● **Data records**
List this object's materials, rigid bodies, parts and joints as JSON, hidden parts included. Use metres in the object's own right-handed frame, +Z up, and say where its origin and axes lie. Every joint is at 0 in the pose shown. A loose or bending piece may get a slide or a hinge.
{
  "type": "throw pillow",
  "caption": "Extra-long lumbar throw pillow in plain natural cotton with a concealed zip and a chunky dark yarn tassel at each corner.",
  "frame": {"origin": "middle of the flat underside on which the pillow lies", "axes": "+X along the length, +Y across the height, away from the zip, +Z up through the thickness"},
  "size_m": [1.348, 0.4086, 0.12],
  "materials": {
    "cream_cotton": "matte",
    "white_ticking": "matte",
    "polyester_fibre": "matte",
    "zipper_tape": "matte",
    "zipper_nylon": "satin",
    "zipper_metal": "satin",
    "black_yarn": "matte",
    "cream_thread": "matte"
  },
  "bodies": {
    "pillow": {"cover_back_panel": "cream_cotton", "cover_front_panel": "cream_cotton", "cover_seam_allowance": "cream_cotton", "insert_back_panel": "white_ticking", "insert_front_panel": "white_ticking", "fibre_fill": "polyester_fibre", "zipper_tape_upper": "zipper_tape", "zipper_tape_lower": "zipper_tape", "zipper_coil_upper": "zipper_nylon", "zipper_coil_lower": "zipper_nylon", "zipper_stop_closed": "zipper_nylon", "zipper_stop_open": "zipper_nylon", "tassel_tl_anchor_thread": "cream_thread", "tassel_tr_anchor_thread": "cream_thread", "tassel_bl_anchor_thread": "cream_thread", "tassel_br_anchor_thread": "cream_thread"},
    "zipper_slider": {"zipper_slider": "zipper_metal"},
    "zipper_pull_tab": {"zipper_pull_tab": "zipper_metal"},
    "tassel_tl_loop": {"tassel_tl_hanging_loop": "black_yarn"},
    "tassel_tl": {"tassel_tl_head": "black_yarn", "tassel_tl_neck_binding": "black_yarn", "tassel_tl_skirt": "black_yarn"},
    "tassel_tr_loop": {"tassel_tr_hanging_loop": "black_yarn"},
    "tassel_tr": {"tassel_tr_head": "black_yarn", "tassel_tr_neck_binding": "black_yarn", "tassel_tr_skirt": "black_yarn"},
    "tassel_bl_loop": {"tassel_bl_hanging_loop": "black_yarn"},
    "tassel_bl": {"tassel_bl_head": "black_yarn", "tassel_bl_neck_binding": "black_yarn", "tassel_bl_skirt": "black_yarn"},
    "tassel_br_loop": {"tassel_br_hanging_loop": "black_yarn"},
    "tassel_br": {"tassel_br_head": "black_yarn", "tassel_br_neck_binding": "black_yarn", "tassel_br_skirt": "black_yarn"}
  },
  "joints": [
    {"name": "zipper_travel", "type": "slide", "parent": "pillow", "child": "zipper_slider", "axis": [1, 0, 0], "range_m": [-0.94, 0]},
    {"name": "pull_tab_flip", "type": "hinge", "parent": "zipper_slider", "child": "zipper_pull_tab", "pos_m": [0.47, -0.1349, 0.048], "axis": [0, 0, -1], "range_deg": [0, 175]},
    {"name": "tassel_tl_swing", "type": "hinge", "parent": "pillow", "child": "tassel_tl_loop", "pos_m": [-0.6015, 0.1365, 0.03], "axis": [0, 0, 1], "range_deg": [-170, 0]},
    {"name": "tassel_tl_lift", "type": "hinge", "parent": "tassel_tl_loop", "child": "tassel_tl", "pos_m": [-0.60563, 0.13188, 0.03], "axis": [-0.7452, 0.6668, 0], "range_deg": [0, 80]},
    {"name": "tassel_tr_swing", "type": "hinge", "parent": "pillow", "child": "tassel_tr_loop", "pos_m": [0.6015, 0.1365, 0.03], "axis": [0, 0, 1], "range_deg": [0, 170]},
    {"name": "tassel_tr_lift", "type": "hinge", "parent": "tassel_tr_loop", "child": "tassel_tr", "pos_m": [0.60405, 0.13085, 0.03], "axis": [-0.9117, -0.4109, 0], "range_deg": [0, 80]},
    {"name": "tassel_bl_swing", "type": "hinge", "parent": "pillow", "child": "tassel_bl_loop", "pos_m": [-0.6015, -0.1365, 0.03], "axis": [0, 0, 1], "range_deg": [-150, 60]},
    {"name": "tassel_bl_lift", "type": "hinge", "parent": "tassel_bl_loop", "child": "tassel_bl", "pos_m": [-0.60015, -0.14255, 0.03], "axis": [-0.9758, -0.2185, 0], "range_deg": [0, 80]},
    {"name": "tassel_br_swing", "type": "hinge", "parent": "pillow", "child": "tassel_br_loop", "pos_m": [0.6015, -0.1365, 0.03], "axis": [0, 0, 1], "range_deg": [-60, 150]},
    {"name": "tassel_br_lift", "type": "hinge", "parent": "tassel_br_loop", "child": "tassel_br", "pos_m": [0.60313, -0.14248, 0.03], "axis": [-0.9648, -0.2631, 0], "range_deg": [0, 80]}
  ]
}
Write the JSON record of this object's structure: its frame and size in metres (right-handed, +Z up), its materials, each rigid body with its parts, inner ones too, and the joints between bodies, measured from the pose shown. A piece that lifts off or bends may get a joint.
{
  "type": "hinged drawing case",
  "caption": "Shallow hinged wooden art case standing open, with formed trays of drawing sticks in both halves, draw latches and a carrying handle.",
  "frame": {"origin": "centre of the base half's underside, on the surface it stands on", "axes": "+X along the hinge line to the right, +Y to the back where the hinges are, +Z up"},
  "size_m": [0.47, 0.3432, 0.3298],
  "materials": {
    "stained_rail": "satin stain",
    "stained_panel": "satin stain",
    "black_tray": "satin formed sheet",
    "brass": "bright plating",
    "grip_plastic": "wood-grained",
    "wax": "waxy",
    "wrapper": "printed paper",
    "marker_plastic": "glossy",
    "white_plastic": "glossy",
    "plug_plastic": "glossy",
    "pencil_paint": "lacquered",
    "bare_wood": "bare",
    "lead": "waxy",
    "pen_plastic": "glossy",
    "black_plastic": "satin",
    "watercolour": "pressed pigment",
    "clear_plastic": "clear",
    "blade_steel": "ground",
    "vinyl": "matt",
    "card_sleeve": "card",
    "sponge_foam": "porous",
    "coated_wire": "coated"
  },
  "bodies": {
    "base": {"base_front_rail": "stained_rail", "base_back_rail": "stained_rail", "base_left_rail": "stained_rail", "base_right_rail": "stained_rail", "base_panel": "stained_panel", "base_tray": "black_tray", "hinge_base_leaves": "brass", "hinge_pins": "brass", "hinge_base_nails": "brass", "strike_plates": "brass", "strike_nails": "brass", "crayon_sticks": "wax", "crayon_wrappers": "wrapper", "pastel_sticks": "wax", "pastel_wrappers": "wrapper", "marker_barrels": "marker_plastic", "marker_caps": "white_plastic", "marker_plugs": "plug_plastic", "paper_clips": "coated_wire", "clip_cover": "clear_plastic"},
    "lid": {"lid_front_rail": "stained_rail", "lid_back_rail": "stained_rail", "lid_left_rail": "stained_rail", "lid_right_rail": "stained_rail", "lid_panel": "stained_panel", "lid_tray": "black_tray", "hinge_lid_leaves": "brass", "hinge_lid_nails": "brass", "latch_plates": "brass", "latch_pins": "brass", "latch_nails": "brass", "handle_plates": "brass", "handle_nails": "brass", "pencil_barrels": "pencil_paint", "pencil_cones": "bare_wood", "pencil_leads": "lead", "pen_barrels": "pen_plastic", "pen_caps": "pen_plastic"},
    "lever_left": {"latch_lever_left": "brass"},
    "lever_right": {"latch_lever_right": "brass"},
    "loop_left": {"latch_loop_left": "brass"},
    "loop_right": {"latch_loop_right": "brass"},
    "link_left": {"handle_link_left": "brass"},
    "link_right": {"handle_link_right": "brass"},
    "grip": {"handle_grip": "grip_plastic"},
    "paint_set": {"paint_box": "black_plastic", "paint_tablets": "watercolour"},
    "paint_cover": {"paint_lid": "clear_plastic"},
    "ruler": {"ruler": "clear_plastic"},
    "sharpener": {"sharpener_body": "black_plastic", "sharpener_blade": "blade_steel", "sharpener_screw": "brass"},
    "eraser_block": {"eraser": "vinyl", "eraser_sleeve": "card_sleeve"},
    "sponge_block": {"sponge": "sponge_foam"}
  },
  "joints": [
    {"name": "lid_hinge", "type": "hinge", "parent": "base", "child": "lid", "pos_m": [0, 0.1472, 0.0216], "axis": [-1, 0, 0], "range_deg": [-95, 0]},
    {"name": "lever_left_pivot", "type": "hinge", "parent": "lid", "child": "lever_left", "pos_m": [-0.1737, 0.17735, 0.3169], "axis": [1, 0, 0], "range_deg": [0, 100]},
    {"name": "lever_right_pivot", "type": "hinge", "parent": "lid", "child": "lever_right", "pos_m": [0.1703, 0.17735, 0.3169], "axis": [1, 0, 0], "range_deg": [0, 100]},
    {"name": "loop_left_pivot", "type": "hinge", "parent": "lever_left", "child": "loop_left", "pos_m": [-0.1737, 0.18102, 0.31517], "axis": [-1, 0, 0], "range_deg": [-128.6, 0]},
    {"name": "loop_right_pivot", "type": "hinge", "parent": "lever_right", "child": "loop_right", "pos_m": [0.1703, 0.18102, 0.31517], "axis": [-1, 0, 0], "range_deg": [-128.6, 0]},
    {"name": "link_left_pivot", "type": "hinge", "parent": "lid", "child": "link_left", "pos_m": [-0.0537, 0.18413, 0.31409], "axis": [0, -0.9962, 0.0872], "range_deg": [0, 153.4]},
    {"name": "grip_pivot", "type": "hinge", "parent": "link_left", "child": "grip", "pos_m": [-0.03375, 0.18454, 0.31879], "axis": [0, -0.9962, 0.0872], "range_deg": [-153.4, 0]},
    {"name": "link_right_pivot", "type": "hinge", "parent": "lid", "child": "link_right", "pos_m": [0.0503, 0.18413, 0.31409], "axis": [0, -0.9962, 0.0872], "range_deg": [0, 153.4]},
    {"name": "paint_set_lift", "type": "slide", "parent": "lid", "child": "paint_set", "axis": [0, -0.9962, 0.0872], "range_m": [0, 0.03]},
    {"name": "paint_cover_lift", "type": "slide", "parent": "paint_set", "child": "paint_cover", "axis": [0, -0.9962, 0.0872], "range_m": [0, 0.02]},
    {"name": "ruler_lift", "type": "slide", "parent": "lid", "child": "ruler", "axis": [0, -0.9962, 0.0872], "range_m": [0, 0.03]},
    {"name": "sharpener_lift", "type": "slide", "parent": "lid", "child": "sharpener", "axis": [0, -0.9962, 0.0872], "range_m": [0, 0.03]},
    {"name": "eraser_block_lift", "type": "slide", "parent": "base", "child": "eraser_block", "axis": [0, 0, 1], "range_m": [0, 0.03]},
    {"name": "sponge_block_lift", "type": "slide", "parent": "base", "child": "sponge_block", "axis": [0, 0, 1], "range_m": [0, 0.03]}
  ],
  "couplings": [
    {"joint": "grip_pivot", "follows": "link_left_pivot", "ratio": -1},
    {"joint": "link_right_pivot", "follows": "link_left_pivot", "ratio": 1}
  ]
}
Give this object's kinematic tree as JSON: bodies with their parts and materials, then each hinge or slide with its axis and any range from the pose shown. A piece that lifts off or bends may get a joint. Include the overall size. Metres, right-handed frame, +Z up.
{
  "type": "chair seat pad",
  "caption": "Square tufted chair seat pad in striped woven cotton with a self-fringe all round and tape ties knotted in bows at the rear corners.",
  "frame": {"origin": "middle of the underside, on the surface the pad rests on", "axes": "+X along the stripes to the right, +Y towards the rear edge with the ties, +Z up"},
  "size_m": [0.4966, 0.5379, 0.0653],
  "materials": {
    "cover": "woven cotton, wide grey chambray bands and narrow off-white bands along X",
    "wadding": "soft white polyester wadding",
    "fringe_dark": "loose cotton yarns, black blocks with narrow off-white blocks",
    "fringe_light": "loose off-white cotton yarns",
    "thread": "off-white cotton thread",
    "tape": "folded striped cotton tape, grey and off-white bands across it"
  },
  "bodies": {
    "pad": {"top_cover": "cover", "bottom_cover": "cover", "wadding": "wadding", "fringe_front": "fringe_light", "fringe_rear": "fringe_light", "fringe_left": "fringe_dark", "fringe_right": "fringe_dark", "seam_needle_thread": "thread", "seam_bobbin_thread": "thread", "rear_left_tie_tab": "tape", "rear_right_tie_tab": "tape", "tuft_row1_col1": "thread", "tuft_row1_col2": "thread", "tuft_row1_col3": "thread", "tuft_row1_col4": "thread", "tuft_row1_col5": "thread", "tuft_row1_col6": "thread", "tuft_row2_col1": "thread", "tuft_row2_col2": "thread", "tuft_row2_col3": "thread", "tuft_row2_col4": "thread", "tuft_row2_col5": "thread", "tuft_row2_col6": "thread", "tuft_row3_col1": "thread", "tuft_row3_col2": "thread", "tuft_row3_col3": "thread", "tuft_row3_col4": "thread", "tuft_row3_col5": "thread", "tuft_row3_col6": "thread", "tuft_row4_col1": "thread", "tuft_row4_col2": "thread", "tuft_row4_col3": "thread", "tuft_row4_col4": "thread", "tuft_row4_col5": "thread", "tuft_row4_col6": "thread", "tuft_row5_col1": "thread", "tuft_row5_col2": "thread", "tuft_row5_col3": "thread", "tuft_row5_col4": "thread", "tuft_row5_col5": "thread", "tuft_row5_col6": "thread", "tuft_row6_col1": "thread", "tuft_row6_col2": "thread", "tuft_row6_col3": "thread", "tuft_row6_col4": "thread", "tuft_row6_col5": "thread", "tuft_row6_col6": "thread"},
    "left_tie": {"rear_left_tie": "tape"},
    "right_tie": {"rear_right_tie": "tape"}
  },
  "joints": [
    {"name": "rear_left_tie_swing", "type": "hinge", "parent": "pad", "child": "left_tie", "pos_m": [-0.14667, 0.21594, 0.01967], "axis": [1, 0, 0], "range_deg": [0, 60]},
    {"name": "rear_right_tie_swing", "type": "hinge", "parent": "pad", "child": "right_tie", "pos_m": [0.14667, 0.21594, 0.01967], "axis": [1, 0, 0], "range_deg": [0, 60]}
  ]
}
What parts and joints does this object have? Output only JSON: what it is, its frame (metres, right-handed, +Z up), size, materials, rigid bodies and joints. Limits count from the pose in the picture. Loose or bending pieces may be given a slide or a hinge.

● **Task brief**
Find every line in the records above that contains the word "with", and copy each one.

● **Final result**
  "caption": "Extra-long lumbar throw pillow in plain natural cotton with a concealed zip and a chunky dark yarn tassel at each corner.",
Write the JSON record of this object's structure: its frame and size in metres (right-handed, +Z up), its materials, each rigid body with its parts, inner ones too, and the joints between bodies, measured from the pose shown. A piece that lifts off or bends may get a joint.
  "caption": "Shallow hinged wooden art case standing open, with formed trays of drawing sticks in both halves, draw latches and a carrying handle.",
Give this object's kinematic tree as JSON: bodies with their parts and materials, then each hinge or slide with its axis and any range from the pose shown. A piece that lifts off or bends may get a joint. Include the overall size. Metres, right-handed frame, +Z up.
  "caption": "Square tufted chair seat pad in striped woven cotton with a self-fringe all round and tape ties knotted in bows at the rear corners.",
  "frame": {"origin": "middle of the underside, on the surface the pad rests on", "axes": "+X along the stripes to the right, +Y towards the rear edge with the ties, +Z up"},
    "fringe_dark": "loose cotton yarns, black blocks with narrow off-white blocks",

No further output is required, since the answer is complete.